• **Exercise aim**:
Copy the listing below line for line, starting at its first line and ending with the line that has "decorated metal link." in it. Add nothing.

• **Data supplied**:

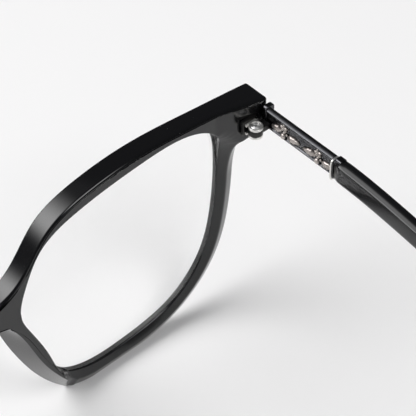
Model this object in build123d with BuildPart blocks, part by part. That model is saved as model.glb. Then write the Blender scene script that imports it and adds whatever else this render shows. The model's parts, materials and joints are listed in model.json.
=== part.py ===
"""Eyeglasses: moulded front, two lenses, and two hinged temples with a decorated metal link.

Millimetres. X runs across the face (+X is the wearer's left), Y runs back along the temples,
Z is up. The right side of the wearer (-X) is modelled and mirrored to make the left side.
Depths are counted from the front plane, y = 0, until the parts are moved at the end, so that
the origin lies under the middle of the whole object.
"""

from build123d import *
from math import cos, pi, sin
import os

# ---- overall sizes -------------------------------------------------------------------------
lens_width = 49.5           # lens opening, across
lens_height = 48.3          # lens opening, top to bottom
bridge_width = 21.4         # between the two lens openings
end_reach = 9.3             # from the lens opening to the outer side of the end piece
temple_length = 141.0       # from the front plane to the rear end of the temple's run

# ---- front ---------------------------------------------------------------------------------
rim_width = 4.35            # lower and side rim, seen from the front
rim_rest = 4.2              # from the floor to the lens opening
brow_height = 2.4           # top bar above the lens opening
bridge_height = 4.2
brow_depth = 4.2            # front to back
rim_depth = 3.0             # front to back at the ridge of the lower rim
inner_bevel = 2.0           # width of the sloping back face beside the lens
outer_bevel = 2.1
inner_bevel_drop = 1.0      # how far the sloping faces fall from the ridge
outer_bevel_drop = 1.2
end_height = 8.4            # end piece, top to bottom
end_growth = 1.8            # how much deeper the end piece is than the brow
end_ramp = 11.5             # length over which the back face deepens to the end piece
end_fillet = 2.6            # under the end piece, where it joins the rim

# ---- lenses --------------------------------------------------------------------------------
lens_thickness = 1.2
lens_setback = 0.65         # front plane to lens front
lens_bite = 0.5             # how far the lens edge enters the groove
lens_gap = 0.05

# ---- nose pads -----------------------------------------------------------------------------
pad_thickness = 0.9
pad_splay = 2.3             # how far the nasal flank leans away from the nose

# ---- hinge ---------------------------------------------------------------------------------
pivot_inset = 4.6           # outer side of the end piece to the hinge axis
barrel_radius = 1.45
barrel_gap = 0.12           # barrel to the hinge plate
barrel_top = 48.9           # height of the barrel's top above the floor
top_eye = 0.6
middle_knuckle = 1.4
bottom_eye = 0.5
knuckle_gap = 0.05
screw_radius = 0.7
screw_gap = 0.05
screw_head_radius = 1.0
screw_head_height = 0.4
screw_slot = 0.26           # width of each arm of the cross recess
screw_recess = 1.25         # across the cross recess
screw_turn = 35             # degrees that the recess is turned to
screw_tail = 0.25
leaf_plate_width = 3.4
leaf_plate_thickness = 0.95
leaf_plate_height = 3.3
seat_sink = 0.15            # how far the plate is let into the end piece
rivet_radius = 0.45
rivet_length = 2.6
rivet_spacing = 1.7

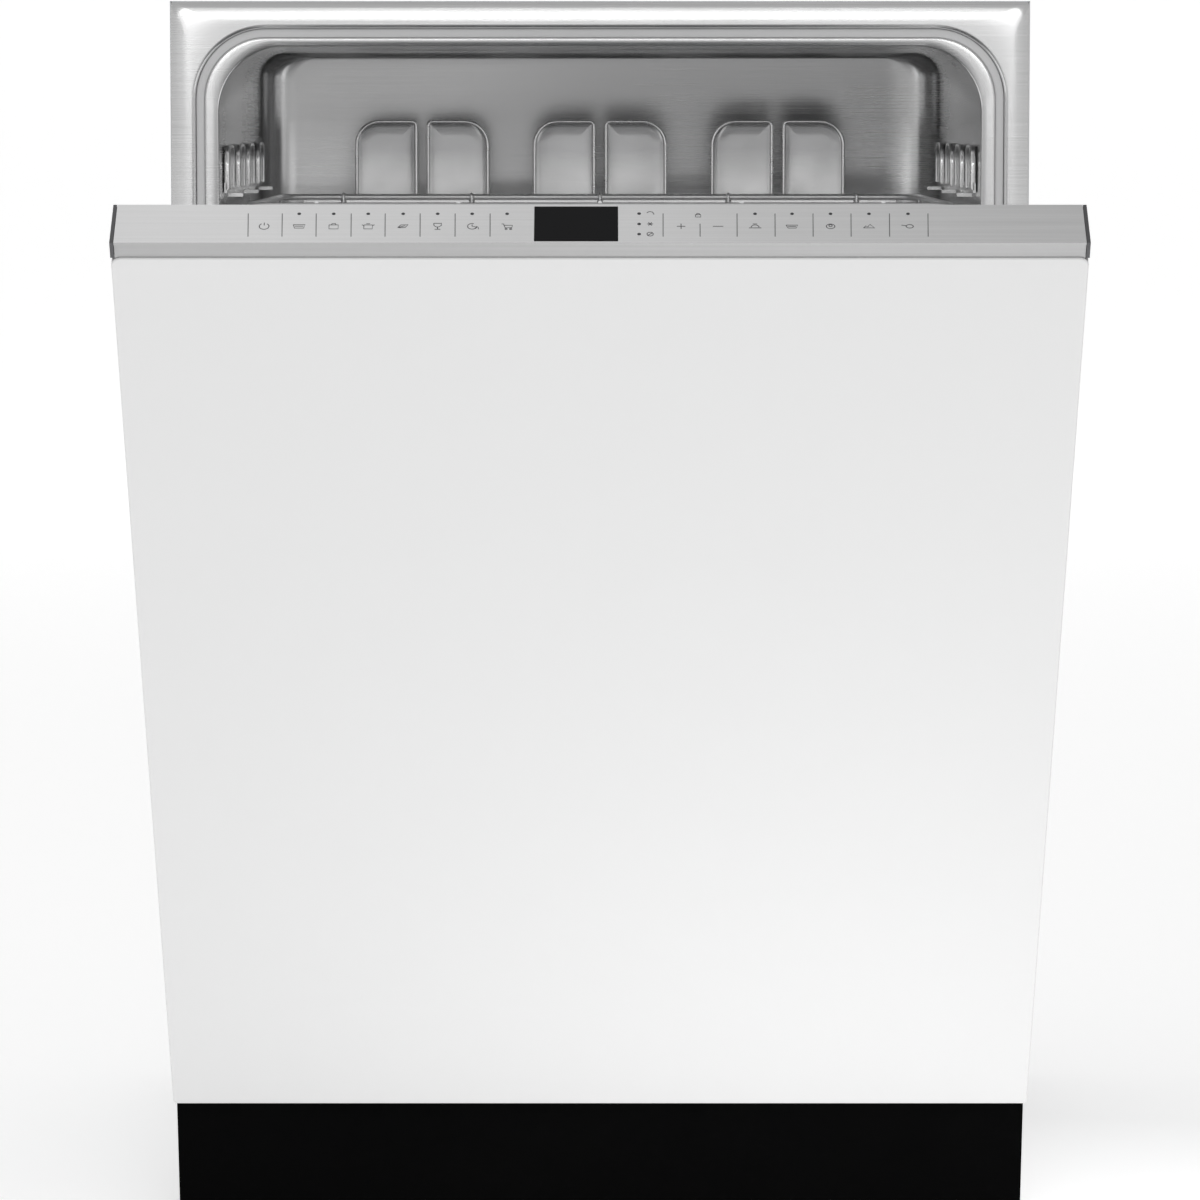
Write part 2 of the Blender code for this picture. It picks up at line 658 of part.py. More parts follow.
def make_cutlery_basket(machine):
    """Open cutlery basket with two dividers and a carrying handle."""
    low, high = Vector((0.130, 0.050, 0.2105)), Vector((0.225, 0.300, 0.330))
    wall = 0.002
    shell = box(low, high)
    bays = 3
    pitch = (high.y - low.y - wall) / bays
    pockets = []
    for bay in range(bays):
        start = low.y + wall + bay * pitch
        pockets.append(box((low.x + wall, start, low.z + wall),
                           (high.x - wall, start + pitch - wall, high.z + 0.01)))
    middle = (low.x + high.x) / 2
    posts = [box((middle - 0.004, y - wall, 0.320), (middle + 0.004, y, 0.385))
             for y in (low.y + wall + pitch, low.y + wall + 2 * pitch)]
    bar = box((middle - 0.006, low.y + pitch, 0.379), (middle + 0.006, low.y + wall + 2 * pitch, 0.387))
    body = joined(cut(shell, *pockets), *posts, bar)
    add("cutlery_basket", body, grey_plastic(), machine)


# Door, drawn closed and measured from the hinge axis ----------------------------------------------

def make_door_skins(door):
    """White outer panel and pressed steel inner liner."""
    fold = 0.0170
    inside = HALF - DOOR_SHEET
    face = DOOR_FRONT + DOOR_SHEET
    outline = [(-HALF, DOOR_FRONT), (HALF, DOOR_FRONT), (HALF, fold), (inside, fold), (inside, face),
               (-inside, face), (-inside, fold), (-HALF, fold)]
    outer = prism(outline, "Z", DOOR_BOTTOM, DOOR_TOP - STRIP_HEIGHT)
    add("door_outer_panel", outer, white_paint(), door)

    stations = [
        (DOOR_BACK, 0.2965, -0.006, 0.7340, 0.002, 0.002),
        (DOOR_BACK, 0.2640, 0.0590, 0.7020, 0.020, 0.040),
        (DOOR_BACK + 0.003, 0.2610, 0.0620, 0.6990, 0.018, 0.038),
        (DOOR_BACK + 0.012, 0.2560, 0.0670, 0.6940, 0.015, 0.035),
        (DOOR_BACK + 0.014, 0.2530, 0.0700, 0.6910, 0.013, 0.033),
    ]
    liner = thickened(pressed_sheet(stations), DOOR_SHEET, 1)
    notches = [box(*mirrored((0.2740, 0.0, -0.02), (0.31, 0.04, 0.055), side)) for side in (-1, 1)]
    latch_slot = box((-0.014, 0.0, 0.7030), (0.014, 0.04, 0.7180))
    add("door_inner_liner", cut(liner, *notches, latch_slot), stainless(), door)


def make_control_panel(door):
    """Control panel along the door's top edge, with its display, end caps and circuit board."""
    top, plate = DOOR_TOP, 0.002
    front = DOOR_FRONT + 0.0015
    lip_low = DOOR_TOP - STRIP_HEIGHT - 0.005
    outline = [(DOOR_FRONT, top), (DOOR_FRONT, top - plate), (front, top - plate), (front, lip_low),
               (front + plate, lip_low), (front + plate, top - plate), (DOOR_BACK - plate, top - plate),
               (DOOR_BACK - plate, 0.7345), (DOOR_BACK, 0.7345), (DOOR_BACK, top)]
    display = ((-0.040, -0.0176), (0.0108, 0.0170))
    (left, near), (right, far) = display
    window = box((left - GAP, near - GAP, top - plate - GAP), (right + GAP, far + GAP, top + GAP))
    fascia = cut(prism(outline, "X", -0.2965, 0.2965), window)
    add("control_fascia", fascia, silver_panel(), door)
    lens = box((left, near, top - plate), (right, far, top + GAP))
    add("display_lens", lens, black_plastic(), door)
    for name, side in SIDES:
        low, high = mirrored((0.2968, DOOR_FRONT, DOOR_TOP - STRIP_HEIGHT + 0.0004),
                             (HALF, DOOR_BACK, DOOR_TOP), side)
        add("fascia_end_cap_" + name, box(low, high), dark_plastic(), door)
    board = box((-0.215, -0.012, 0.7395), (0.215, 0.014, 0.7411))
    chip = box((-0.035, -0.008, 0.7405), (0.006, 0.008, 0.7455))
    add("control_board", joined(board, chip), board_green(), door)


def make_hinge_arms(door):
    """Steel arms that turn on the hinge pins, with tails for the springs."""
    reach = Vector((math.cos(TAIL_ANGLE), math.sin(TAIL_ANGLE)))
    across = Vector((-reach.y, reach.x)) * 0.004
    tip = reach * TAIL_LENGTH
    tail = [across, -across, tip - across, tip + across]
    for name, side in SIDES:
        xs = sorted(side * x for x in ARM_PLATE)
        bar = box((xs[0], -0.010, 0.0), (xs[1], 0.010, 0.240))
        eye = rod((0, 0, 0), "X", *xs, 0.012)
        end = rod((0, tip.x, tip.y), "X", *xs, 0.004, 12)
        hole = rod((0, 0, 0), "X", *sorted((side * 0.27, side * 0.30)), 0.0046, 12)
        arm = cut(joined(bar, eye, prism(tail, "X", *xs), end), hole)
        add("hinge_arm_" + name, arm, galvanised(), door)


def make_dispenser(door):
    """Detergent dispenser on the liner, with its flap and the turning rinse-aid cap."""
    base = DOOR_BACK + 0.014 + GAP
    face = base + 0.006
    body = box((-0.100, base, 0.380), (0.100, face, 0.490))
    well = box((-0.088, face - 0.003, 0.395), (-0.012, face + 0.01, 0.475))
    seat = rod((0.055, 0, 0.435), "Y", face - 0.003, face + 0.01, 0.024, 20)
    add("dispenser_body", cut(body, well, seat), grey_plastic(), door)
    hinge = (-0.050, face + 0.002, 0.391)
    lid = box((-0.092, face + GAP, 0.391), (-0.008, face + 0.0028, 0.479))
    knuckle = rod((-0.050, face + 0.002, 0.391), "X", -0.042, 0.042, 0.0016, 8)
    add("dispenser_lid", joined(lid, knuckle), grey_plastic(), door, hinge)
    place = (0.055, 0, 0.435)
    cap = turned([(0, face - 0.0025), (0.022, face - 0.0025), (0.022, face + 0.001),
                  (0.018, face + 0.003), (0, face + 0.003)], place, "Y", 20)
    grip = box((0.040, face + 0.002, 0.4325), (0.070, face + 0.0055, 0.4375))
    add("rinse_aid_cap", joined(cap, grip), dark_plastic(), door, place)


def make_latch(door):
    """Sprung latch tongue that reaches back through the liner's slot near the top."""
    pivot = (0, 0.010, 0.7105)
    outline = [(0.006, 0.7075), (0.040, 0.7075), (0.046, 0.7100), (0.046, 0.7120), (0.041, 0.7160),
               (0.037, 0.7160), (0.036, 0.7130), (0.006, 0.7130)]
    add("door_latch", prism(outline, "X", -0.011, 0.011), black_plastic(), door, pivot)


def main():
    for old in list(bpy.data.objects):
        bpy.data.objects.remove(old)
    machine = empty("machine", None, (0, -CENTRE_Y, 0))
    door = empty("door_pivot", machine, (0, HINGE_Y, HINGE_Z), DOOR_OPEN)
    make_tub(machine)
    make_door_seal(machine)
    make_casing(machine)
    make_base(machine)
    make_hinge_brackets(machine)
    make_door_springs(machine)
    make_sump(machine)
    make_pumps(machine)
    make_spray_arms(machine)
    make_upper_rack(machine)
    make_lower_rack(machine)
    make_door_skins(door)
    make_control_panel(door)
    make_hinge_arms(door)
    make_dispenser(door)
    make_latch(door)


main()
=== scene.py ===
"""Looks of the built-in dishwasher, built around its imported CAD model.

Places are worked out from the frame: the flange plane of the tub, the hinge joint and the boxes
of the CAD nodes. Cabinet and rack pieces are drawn from the flange plane and moved by MACHINE.
Door pieces are drawn with the door closed, from the hinge axis, and turned by DOOR.
"""

import json
import math

import bmesh
import bpy
from mathutils import Matrix, Vector


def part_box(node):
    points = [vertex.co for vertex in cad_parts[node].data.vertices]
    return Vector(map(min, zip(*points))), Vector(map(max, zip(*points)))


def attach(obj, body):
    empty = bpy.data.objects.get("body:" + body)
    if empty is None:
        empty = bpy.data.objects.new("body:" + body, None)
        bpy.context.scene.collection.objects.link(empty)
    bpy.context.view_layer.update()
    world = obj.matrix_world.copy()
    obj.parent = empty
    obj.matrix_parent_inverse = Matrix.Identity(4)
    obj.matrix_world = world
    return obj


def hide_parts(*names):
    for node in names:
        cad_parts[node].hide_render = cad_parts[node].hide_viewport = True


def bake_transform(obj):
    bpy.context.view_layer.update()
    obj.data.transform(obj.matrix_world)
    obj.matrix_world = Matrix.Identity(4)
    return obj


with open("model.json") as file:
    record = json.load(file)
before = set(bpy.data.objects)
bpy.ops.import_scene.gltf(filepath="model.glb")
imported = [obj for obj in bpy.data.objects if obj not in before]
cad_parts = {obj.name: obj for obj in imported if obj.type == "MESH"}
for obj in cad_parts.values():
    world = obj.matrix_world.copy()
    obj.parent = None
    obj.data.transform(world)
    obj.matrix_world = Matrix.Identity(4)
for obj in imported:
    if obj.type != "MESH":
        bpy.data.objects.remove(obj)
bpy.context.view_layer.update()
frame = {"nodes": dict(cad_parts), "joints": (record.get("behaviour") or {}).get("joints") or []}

JOINTS = {joint["name"]: joint for joint in frame["joints"]}
FLANGE_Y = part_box("tub")[0].y
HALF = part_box("tub")[1].x
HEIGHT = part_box("tub")[1].z
HINGE = Vector(JOINTS["door_hinge"]["pos_m"])
DOOR_TILT = -math.radians(JOINTS["door_hinge"]["range_deg"][0])   # the range starts at closed
DOOR = Matrix.Translation(HINGE) @ Matrix.Rotation(DOOR_TILT, 4, "X")
MACHINE = Matrix.Translation((0, FLANGE_Y, 0))

DOOR_FRONT = -0.0194      # the door's front face, back face, bottom and top from the hinge axis
DOOR_BACK = 0.0192
DOOR_BOTTOM = -0.007
DOOR_TOP = 0.7486
STRIP = 0.012             # front strip of the control panel
SHEET = 0.0010            # tub, liner and door steel
CASING_SHEET = 0.0008
CASING_REAR = 0.525       # the back sheet's outer face, from the flange plane


# Meshes ------------------------------

AXES = {"X": (1, 2, 0), "Y": (0, 2, 1), "Z": (0, 1, 2)}      # two across, then the one along


def arc_corners(points, radius, steps=5, closed=False):
    """The same path with each inner corner rounded."""
    points = [Vector(p) for p in points]
    count = len(points)
    rounded = []
    for index, corner in enumerate(points):
        if not closed and index in (0, count - 1):
            rounded.append(corner)
            continue
        before = points[index - 1] - corner
        after = points[(index + 1) % count] - corner
        reach = min(radius, before.length * 0.45, after.length * 0.45)
        start = corner + before.normalized() * reach
        end = corner + after.normalized() * reach
        for step in range(steps + 1):
            t = step / steps
            rounded.append(start * (1 - t) ** 2 + corner * 2 * t * (1 - t) + end * t ** 2)
    return rounded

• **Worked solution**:
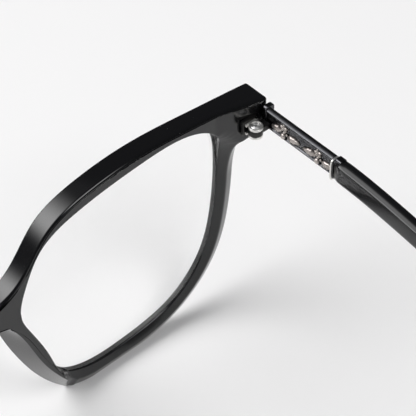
Model this object in build123d with BuildPart blocks, part by part. That model is saved as model.glb. Then write the Blender scene script that imports it and adds whatever else this render shows. The model's parts, materials and joints are listed in model.json.
=== part.py ===
"""Eyeglasses: moulded front, two lenses, and two hinged temples with a decorated metal link.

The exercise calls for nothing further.